Les herbes des lieux noirs que les vivants vénèrent
Et sous laquelles sont les tombeaux, frissonnèrent ;
Et soudain comme un spectre entre en une maison,
Apparut, par-dessus le farouche horizon.
Une flamme emplissant des millions de lieues,
Monstrueuse lueur des immensités bleues,
Splendide au fond du ciel brusquement éclairci,
Et l’astre effrayant dit aux hommes : Me voici. »
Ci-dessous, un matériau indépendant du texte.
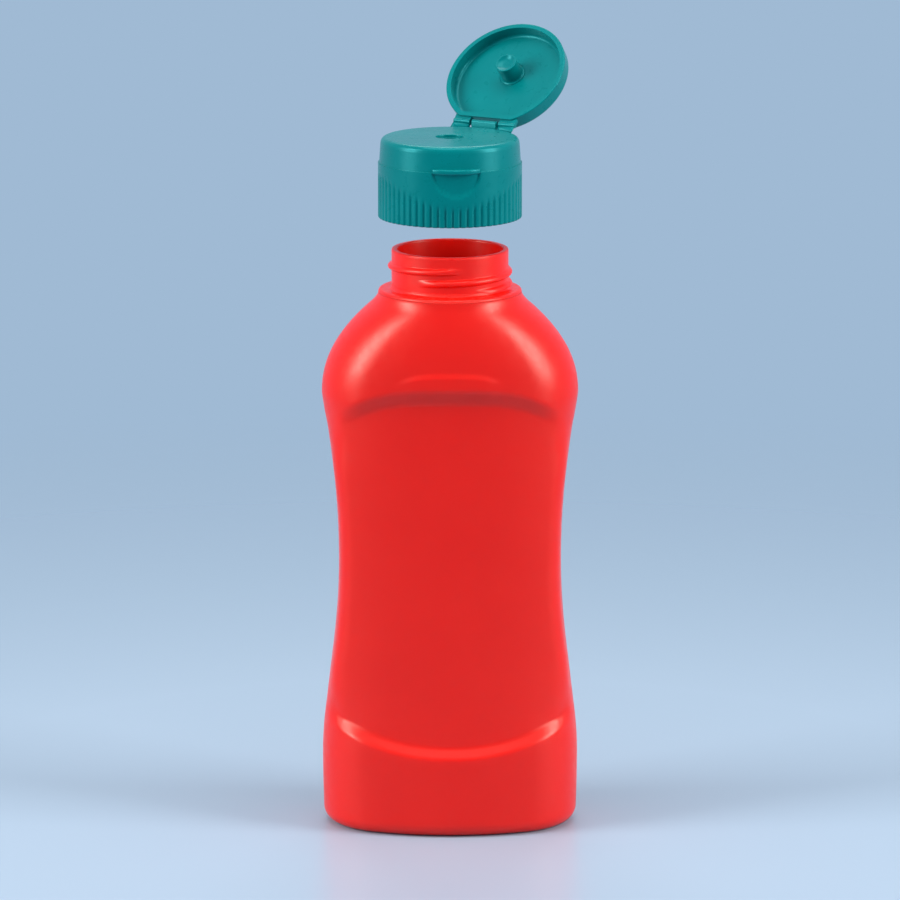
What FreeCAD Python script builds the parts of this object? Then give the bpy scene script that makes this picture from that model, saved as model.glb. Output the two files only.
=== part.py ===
"""Oval squeeze bottle with a flip-top cap lifted clear of its neck (millimetres).

The bottle is one blow-moulded shell. The cap and its lid are two moulded pieces that meet at a living hinge.
+Z is up, -Y is the front, and the origin is the centre of the foot.
"""
import FreeCAD, Part
import math
import os

V = FreeCAD.Vector
UP = V(0, 0, 1)

# ---- bottle body -------------------------------------------------------------------------------------
BODY_TOP = 161.4            # height where the shoulder dome runs into the neck collar
DOME_HEIGHT = 28.9          # from the widest point of the shoulder to the collar
HIP_Z = 22.0                # height of the widest point near the foot
WAIST_SHARE = 0.54          # place of the waist between the hip and the shoulder
HIP_HALF = 38.6             # half width at the hip
WAIST_HALF = 33.5           # half width at the waist
SHOULDER_HALF = 38.5        # half width at the shoulder
HIP_EASE = 0.85             # exponents that shape the side curve between hip, waist, shoulder and collar
SHOULDER_EASE = 0.6
DOME_EASE = 2.15
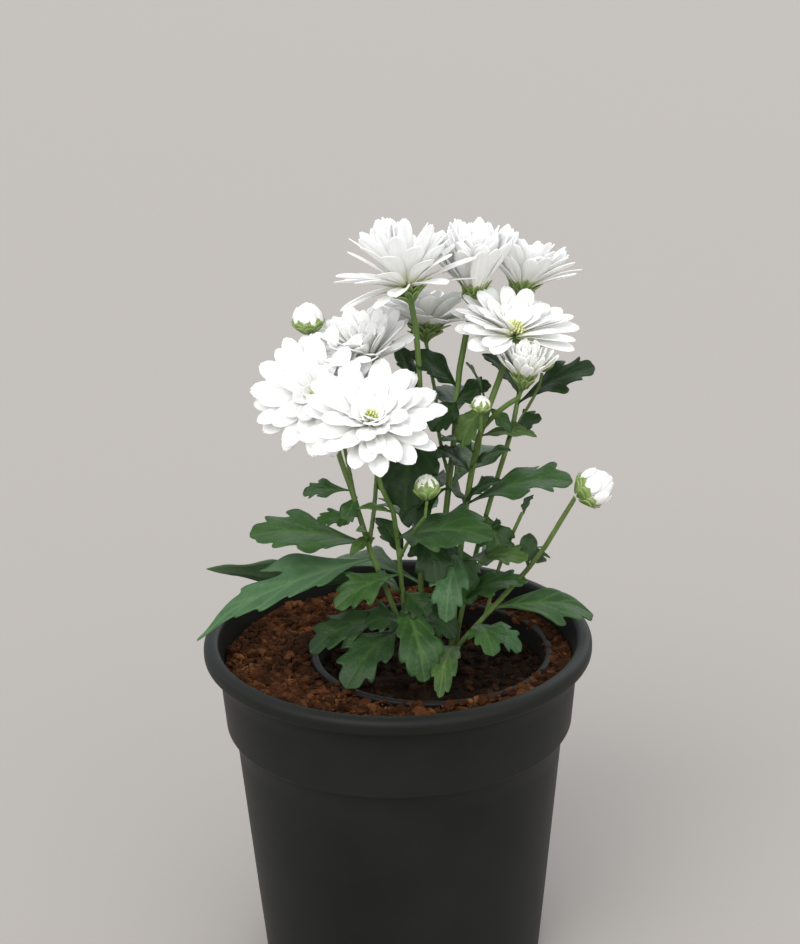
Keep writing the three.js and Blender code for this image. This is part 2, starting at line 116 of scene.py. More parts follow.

Il est impossible de décrire plus superbement les revanches inévitables de la vérité méconnue. Victor Hugo a essayé, dans un autre passage, de traiter le même sujet directement, sans métaphore, et ce n’est pas être injuste envers lui que de déclarer qu’il n’a pas égalé, cette fois, la beauté de cette page sublime.

C. Le Mythe. Faisons un pas de plus et du symbole passons au mythe.

Tous les critiques, mais principalement M. Ernest Dupuy et M. Ch. Renouvier, ont signalé ce caractère de la puissance créatrice de V. Hugo. V. Hugo est un créateur de mythes, comme un Arya primitif. Il pense comme cette race poétique qui a conçu les hymnes des Védas et formé la mythologie païenne. De là vient qu’il retrouve spontanément les mythes anciens, comme quand il compare la voûte stellaire à une effrayante queue

« De paon ouvrant ses yeux dans l’immensité bleue, »


et que sans effort, sans passer par la voie pénible de l’érudition, avant que le Professeur Max Mùller eût publié ses belles découvertes sur la mythologie comparée,, il a si admirablement compris la religion des Grecs. (Voir le Satyre et les sept Merveilles du Monde).